● **THE TASK**: Reproduce each line bearing the word "empty".
###
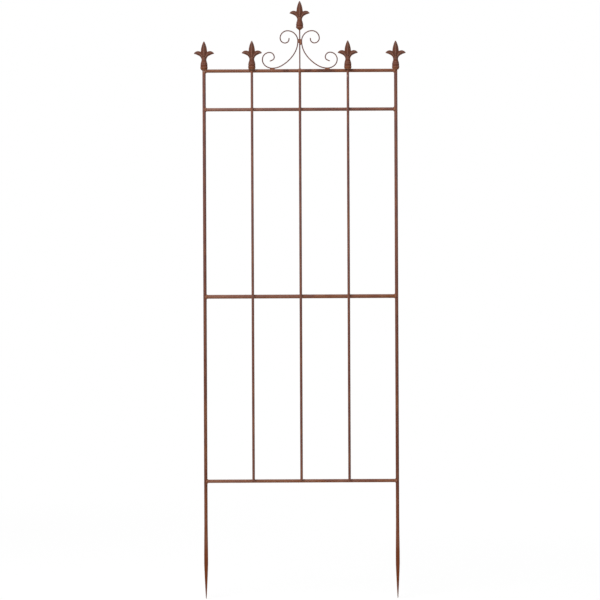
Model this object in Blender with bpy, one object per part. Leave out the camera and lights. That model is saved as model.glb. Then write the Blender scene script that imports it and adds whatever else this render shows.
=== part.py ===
"""A garden trellis for climbing plants, welded from round rusted steel bar.

Two posts end in forged spade tips and carry four rails between them. Three lighter
rods lie in front of the rails. Cast lily finials cap the posts, the two outer rods
and a thin centre stem, which a pair of wire scrolls holds from both sides.

Metres, +Z up. Posts and rails stand in the plane y = 0, and the front faces -Y. The
origin is midway between the tips of the two legs.
"""

import math

import bmesh
import bpy
from mathutils import Matrix, Vector
from mathutils.geometry import interpolate_bezier

# Frame layout, between centre lines
POST_SPACING = 0.481
LEG_LENGTH = 0.295
LOWER_BAY = 0.463
UPPER_BAY = 0.4695
CROWN_BAY = 0.097

# Bar and wire sizes
POST_DIAMETER = 0.0085
RAIL_DIAMETER = 0.0085
MIDDLE_RAIL_DIAMETER = 0.0098
ROD_DIAMETER = 0.0065
STEM_DIAMETER = 0.0033
SCROLL_WIRE_DIAMETER = 0.0028

# Forged spade tip of each leg, from the point upwards
TIP_WIDTH = 0.0016
BLADE_WIDTH = 0.0099
BLADE_THICKNESS = 0.0050
BLADE_TAPER_LENGTH = 0.088
BLADE_FLAT_LENGTH = 0.016
BLADE_SPREAD_LENGTH = 0.093
BLADE_TAPER_BULGE = 0.3

# Cast lily finial, from its foot upwards
FINIAL_LIFT = 0.0015
FINIAL_CONE_HEIGHT = 0.0065
FLANGE_DIAMETER = 0.0192
FLANGE_THICKNESS = 0.0018
BELL_DIAMETER = 0.0177
BELL_HEIGHT = 0.0160
BELL_BEAD_HEIGHT = 0.0014
BELL_BEAD_RELIEF = 0.0004
NECK_DIAMETER = 0.0125
PETAL_RISE = 0.0240
PETAL_SPAN = 0.0508
PETAL_DEPTH = 0.0126
PETAL_THICKNESS = 0.0068
PETAL_DROOP = 0.0060
SPEAR_RISE = 0.0252
SPEAR_WIDTH = 0.0162
SPEAR_THICKNESS = 0.0084
CAST_POINT = 0.0014
SOCKET_DEPTH = 0.0150
SOCKET_LIP = 0.0005

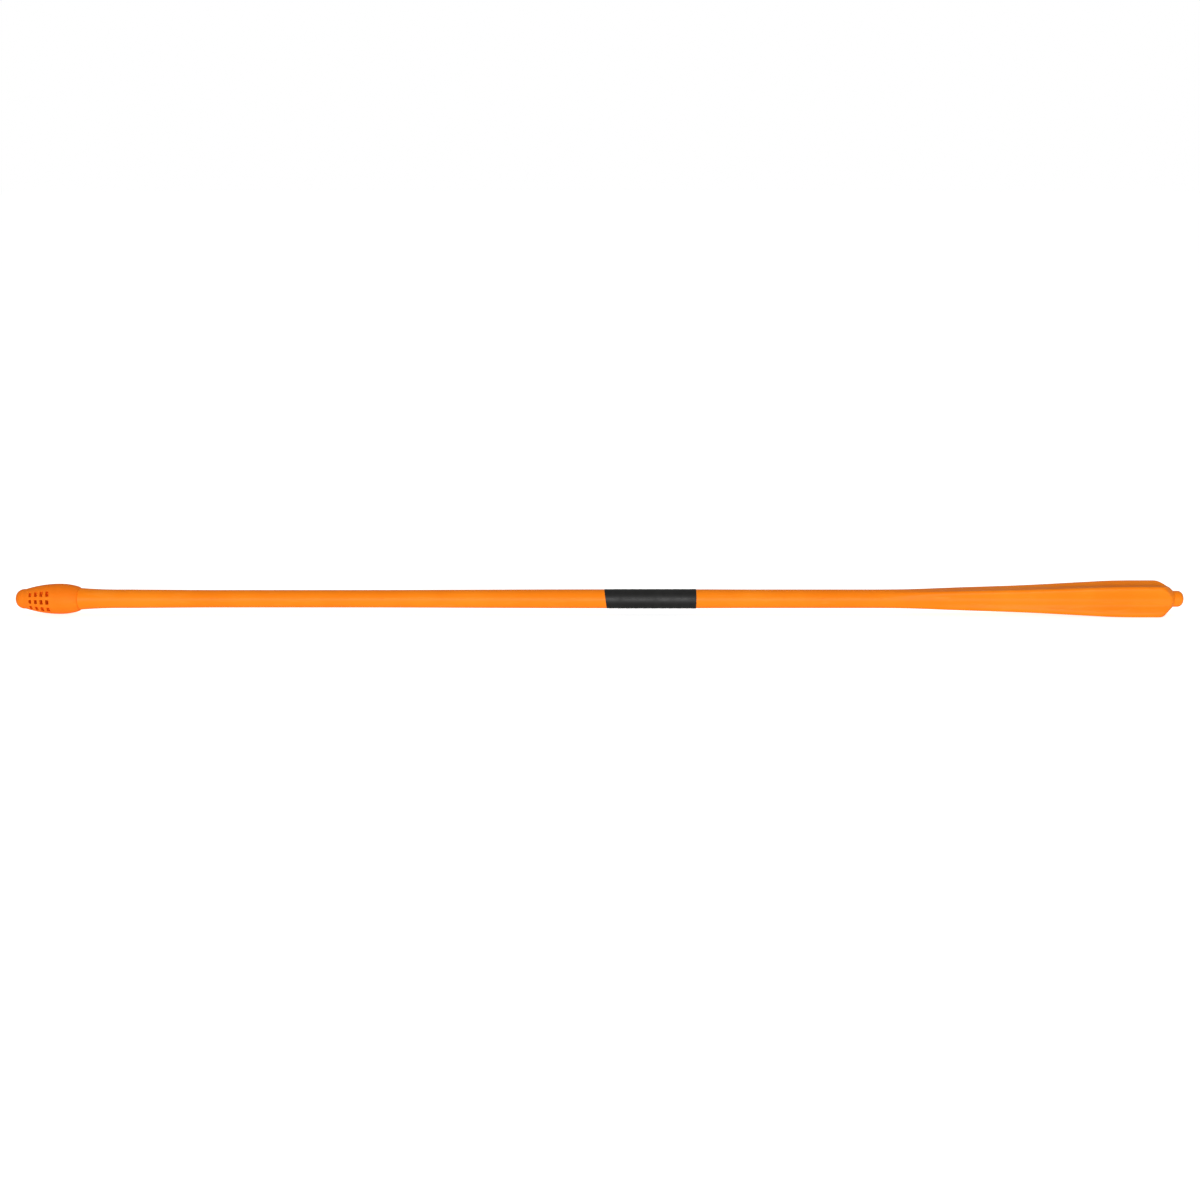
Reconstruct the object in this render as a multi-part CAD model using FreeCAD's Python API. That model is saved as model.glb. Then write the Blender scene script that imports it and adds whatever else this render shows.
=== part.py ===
"""Training javelin: a slender throwing stick with a soft perforated nose, a taped grip and a finned tail.

The stick lies along X with its nose at -X, resting on two of its four fins, and +Z is up. The origin is
under the middle of the stick, on the surface that it rests on. Stations are millimetres from the nose tip.

From nose to tail on the bench: a soft rubber nose bulb with blind holes, the nylon stem that it is moulded
over and that plugs into the front shaft, the moulded front shaft, the joining rod under the grip, the moulded
rear shaft, the grip tape, the hollow finned tail moulding and the knob that plugs it.
"""

import FreeCAD, Part
import math
import os

# Driving dimensions, in millimetres
LENGTH = 1100.0
SHAFT_RADIUS = 8.3  # at its slimmest, in the front shaft
SHAFT_BORE = 5.25  # radius of the bore through both shafts
GRIP_START = 555.0
GRIP_LENGTH = 86.0
GRIP_RADIUS = 8.95  # of the shaft under the tape
TAPE_THICKNESS = 0.3
BULB_RADIUS = 14.3
BULB_LENGTH = 60.0
FIN_COUNT = 4
KNOB_RADIUS = 7.6

# The nose bulb
BULB_WIDEST = 41.5  # station of its largest diameter
TIP_RADIUS = 9.3  # the blunt tip ahead of the holes
TIP_FLAT = 1.5  # radius of its flat front
FRONT_BEND = 107.0  # radius of the long curve from the tip to the widest station
REAR_BEND = 58.0  # radius of the shorter curve behind it
RIM_START = 56.8  # where the rear rim starts to round over
RIM_STEP = 0.2  # how far the rim's rear edge stands out from the shaft
RIM_BULGE = (0.5, 0.25)  # how far the rim's round stands off the straight line across it
WEB_FRONT = 41.0  # the web of rubber between the stem's head and the front shaft
WEB_REAR = 46.0
HOLE_FIRST = 16.1  # station of the first column of holes
HOLE_PITCH = 5.6
HOLE_COLUMNS = 4
HOLE_ROW_ANGLE = 32.5  # degrees from the middle row to the upper and lower rows
HOLE_LENGTH_SHARE = 0.223  # along the stick, as a share of the bulb's radius at that column
HOLE_HEIGHT_SHARE = 0.31
HOLE_FLOOR_SHARE = 0.42  # how far a hole's flat end stays from the mould's parting plane
HOLE_CORNER = 0.6

# The stem inside the bulb
STEM_RADIUS = 5.25
STEM_REAR = 92.0
HEAD_FRONT = 35.5
HEAD_RADIUS = 7.6
HEAD_NOSE_RADIUS = 5.6
HEAD_RIM = 3.0  # length of the head's widest stretch
STEM_CHAMFER = 1.0

# The front shaft's nose end, where the bulb's skirt sits on it
SPIGOT_RADIUS = 9.0
FLARE_START = 60.0
FLARE_RADIUS = 10.3
FLARE_END = 96.0
NECK_RADIUS = 8.8
SLIM_START = 190.0
SLIM_END = 310.0
JOINT_STATION = 598.0  # the two shafts meet here, under the tape

# The rod across the joint
JOINER_REACH = 60.0  # how far the joining rod runs into each shaft
JOINER_BORE = 3.5

# The rear shaft and the finned tail
REAR_RADIUS = 8.8
REAR_SLIM_START = 700.0
TAIL_SPIGOT = 34.0
TAIL_WALL = 2.8
TAIL_BORE = 5.6
FIN_SHARPNESS = 2.4  # a higher power gives thinner fins
FIN_CORNER = 1073.3  # where their rear corner starts to round over
CORNER_ROUND = 12.0
TAIL_END = 1090.5
# Sections of the tail: station, radius at a fin's tip, radius at the bottom of the flute between two fins
TAIL_SECTIONS = [
    (812, 8.8, 8.8),
    (835, 9.6, 8.95),
    (885, 12.0, 9.45),
    (950, 14.6, 10.6),
    (1010, 18.2, 11.7),
    (1032, 19.5, 11.95),
    (1048, 19.85, 12.0),
    (1064, 19.9, 12.0),
    (TAIL_END, 19.9, 12.0),
]
SECTION_POINTS = 72

# The knob
KNOB_STEM = 26.5
KNOB_ROUND = 5.0

TURN = 2 * math.pi
TAIL_START = TAIL_SECTIONS[0][0]
FIN_RADIUS, FLUTE_RADIUS = TAIL_SECTIONS[-1][1:]


def fin_section(radius, flute, angle):
    """Distance from the axis to the tail's surface, at an angle from a fin's tip."""
    lobe = ((1 + math.cos(FIN_COUNT * angle)) / 2) ** FIN_SHARPNESS
    return flute + (radius - flute) * lobe


def resting_height():
    """Height of the axis when the tail rests on two fins, each 45 degrees from straight down."""
    reach = 0
    for step in range(901):
        angle = math.radians(step / 10)
        surface = fin_section(FIN_RADIUS, FLUTE_RADIUS, angle - math.pi / FIN_COUNT)
        reach = max(reach, surface * math.cos(angle))
    return reach


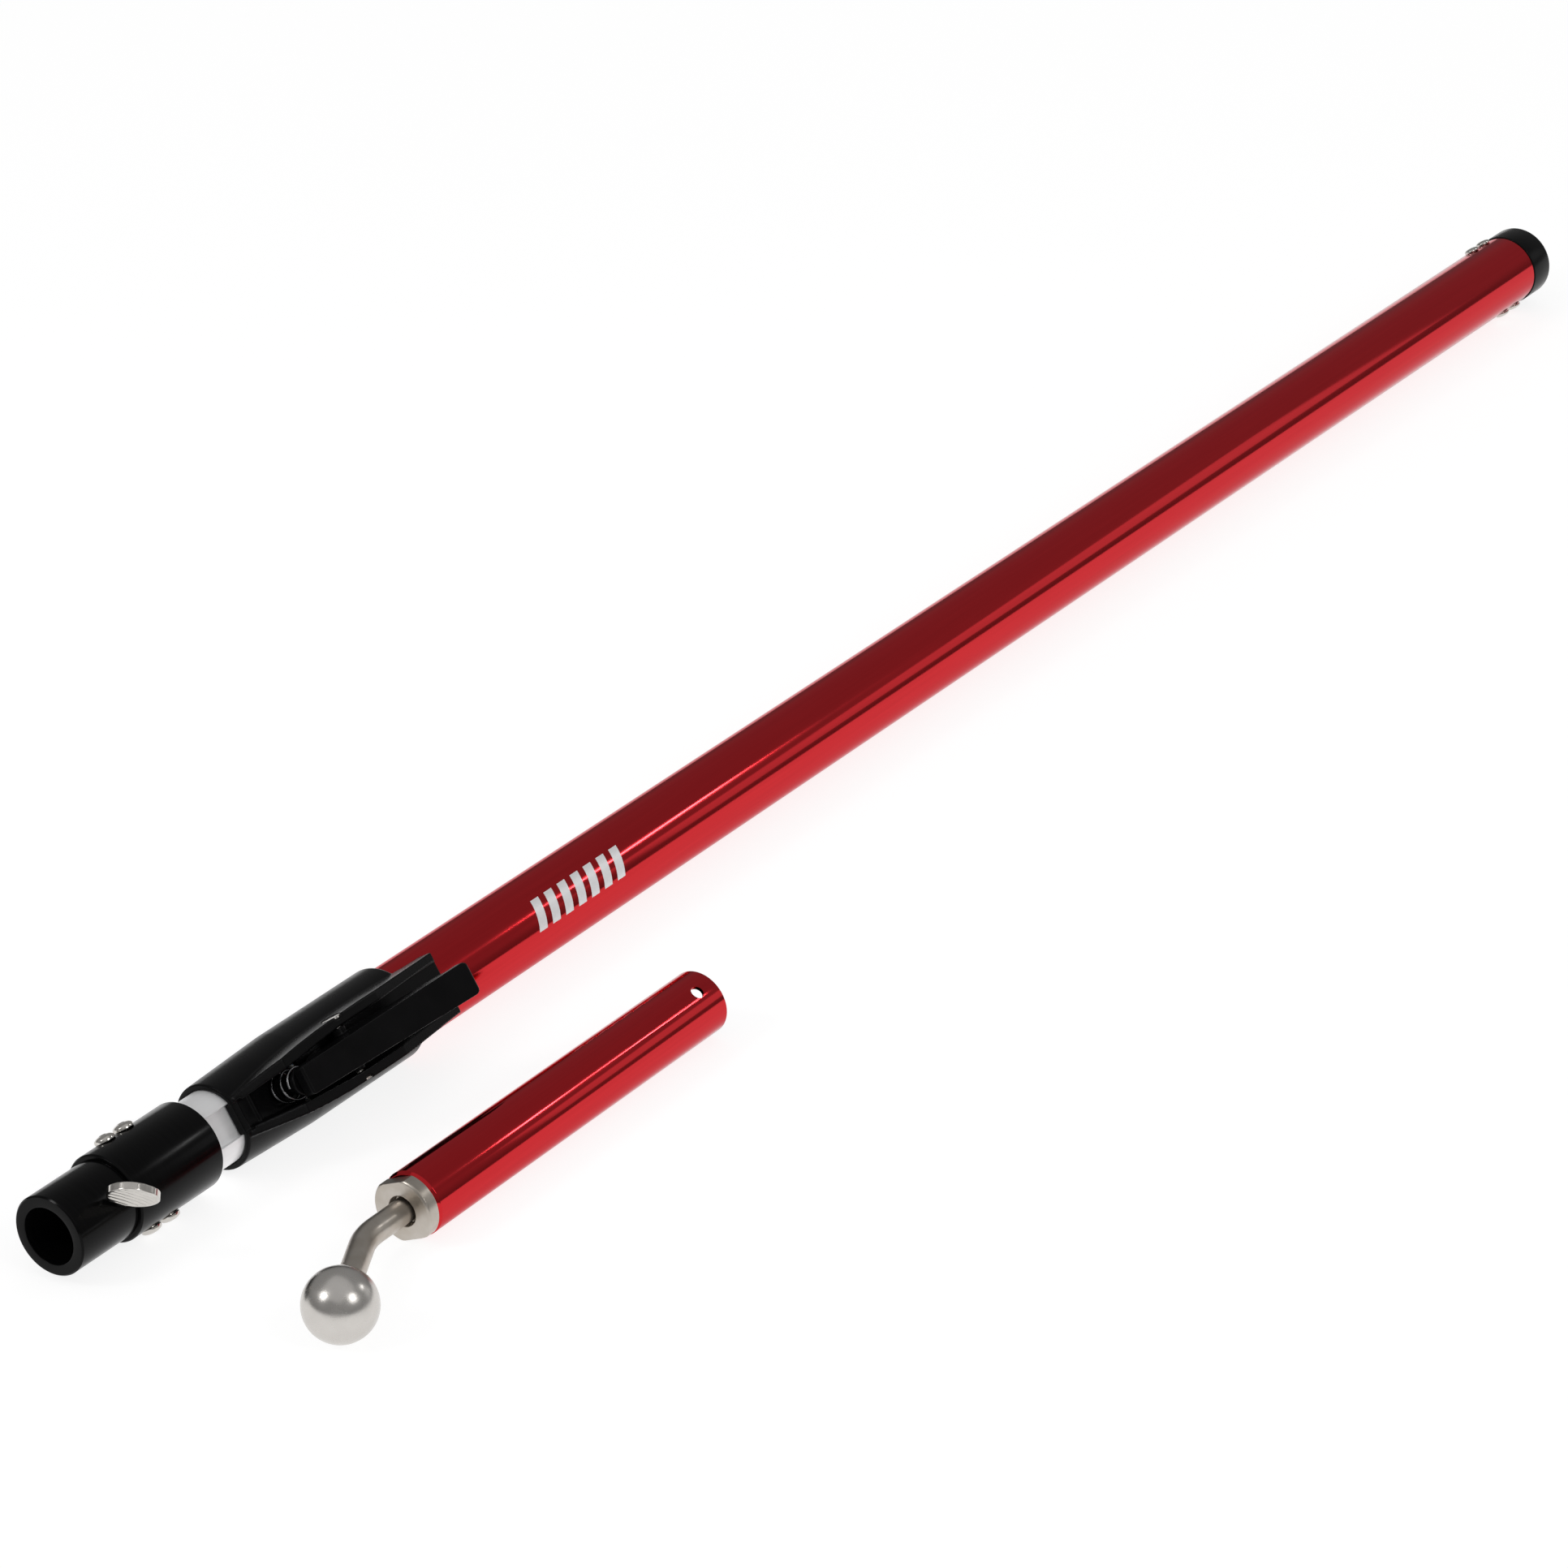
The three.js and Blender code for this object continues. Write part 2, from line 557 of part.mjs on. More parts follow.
// ---- assembly ----
const object = new THREE.Group();
const pole = new THREE.Group();
pole.rotation.x = rad(POLE.lean);
pole.add(
  piece("outer_tube", outerTube(), RED),
  piece("end_cap", endCap(), BLACK_PLASTIC),
  sideFasteners("cap_rivet", RIVET, TUBE.r + FASTENER.lift, FASTENER.rivetDepth, NICKEL),
  piece("lock_collar", lockCollar(), BLACK_PLASTIC),
  piece("front_bush", ring(COLLAR.step + GAP, TUBE.front - GAP, INNER.r + GAP, TUBE.r - 0.05), NYLON),
  piece("lever_pin", leverPin(), NICKEL),
  piece("pin_clip", pinClip(), STEEL),
  piece("lever_spring", coil({ low: FLOOR.rear + GAP, ...LEVER_SPRING }), SPRING_STEEL),
  piece("plunger_spring", coil({ x: PLUNGER.x, low: FLOOR.front + GAP, ...PLUNGER_SPRING }), SPRING_STEEL),
  piece("brake_lever", brakeLever(), BLACK_PLASTIC),
  piece("brake_plunger", brakePlunger(), BLACK_PLASTIC),
  piece("brake_pad", brakePad(), RUBBER),
  piece("inner_tube", innerTube(), SILVER),
  piece("rear_guide_plug", rearGuidePlug(), NYLON),
  piece("tool_head", toolHead(), BLACK_METAL),
  sideFasteners("head_screw", HEAD_SCREW, HEAD.sleeveR + FASTENER.lift, FASTENER.screwDepth, NICKEL),
);
const thumb = piece("thumb_screw", thumbScrew(), NICKEL);
thumb.position.x = THUMB.x;
thumb.rotation.z = rad(THUMB.turn);
pole.add(thumb);
pole.position.z = COLLAR.r;

const adapter = new THREE.Group();
adapter.add(
  piece("adapter_tube", adapterTube(), RED),
  piece("adapter_plug", adapterPlug(), STEEL),
  piece("ball_rod", ballRod(), STEEL),
  piece("ball", ball(), POLISHED_STEEL),
  piece("rod_washer", rodWasher(), STEEL),
  piece("rod_nut", rodNut(), STEEL),
);
adapter.position.set(ADAPTER.frontX, -ADAPTER.aside, ADAPTER.r);
object.add(pole, adapter);

// The origin is the middle of the footprint, on the surface that both items lie on.
const box = new THREE.Box3().setFromObject(object, true);
object.position.set(-(box.min.x + box.max.x) / 2, -(box.min.y + box.max.y) / 2, -box.min.z);

export default object;
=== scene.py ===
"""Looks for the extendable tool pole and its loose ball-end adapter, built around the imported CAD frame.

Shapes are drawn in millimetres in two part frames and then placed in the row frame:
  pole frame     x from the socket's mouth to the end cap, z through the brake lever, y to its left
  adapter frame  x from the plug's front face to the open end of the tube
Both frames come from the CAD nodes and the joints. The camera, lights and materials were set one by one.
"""
import json
import math

import bmesh
import bpy
from mathutils import Matrix, Quaternion, Vector


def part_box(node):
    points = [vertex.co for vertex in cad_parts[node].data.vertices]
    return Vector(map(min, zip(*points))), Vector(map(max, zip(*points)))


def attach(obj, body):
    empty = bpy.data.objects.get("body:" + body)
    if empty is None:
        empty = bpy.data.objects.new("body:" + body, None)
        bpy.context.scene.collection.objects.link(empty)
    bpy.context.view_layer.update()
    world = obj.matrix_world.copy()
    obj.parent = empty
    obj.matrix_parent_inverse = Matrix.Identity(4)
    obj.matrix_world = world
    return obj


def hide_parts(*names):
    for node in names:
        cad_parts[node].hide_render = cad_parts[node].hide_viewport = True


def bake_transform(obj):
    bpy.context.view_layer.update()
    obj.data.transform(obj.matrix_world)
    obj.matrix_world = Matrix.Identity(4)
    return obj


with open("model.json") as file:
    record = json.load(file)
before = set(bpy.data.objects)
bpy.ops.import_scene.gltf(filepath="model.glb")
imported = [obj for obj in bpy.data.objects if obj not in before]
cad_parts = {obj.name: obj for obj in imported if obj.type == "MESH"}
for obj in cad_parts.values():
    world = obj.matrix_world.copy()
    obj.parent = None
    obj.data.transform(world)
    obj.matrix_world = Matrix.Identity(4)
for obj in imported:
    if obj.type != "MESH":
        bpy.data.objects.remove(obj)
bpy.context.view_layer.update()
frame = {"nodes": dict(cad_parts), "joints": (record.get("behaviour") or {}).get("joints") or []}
JOINT = {joint["name"]: joint for joint in frame["joints"]}
MM = 0.001


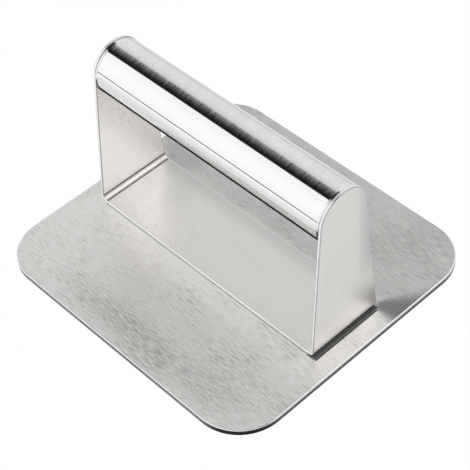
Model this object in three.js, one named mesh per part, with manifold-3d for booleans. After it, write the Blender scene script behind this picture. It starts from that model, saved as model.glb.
###
● **REPLY**:
    empty = bpy.data.objects.get("body:" + body)
    if empty is None:
        empty = bpy.data.objects.new("body:" + body, None)
        bpy.context.scene.collection.objects.link(empty)
    obj.parent = empty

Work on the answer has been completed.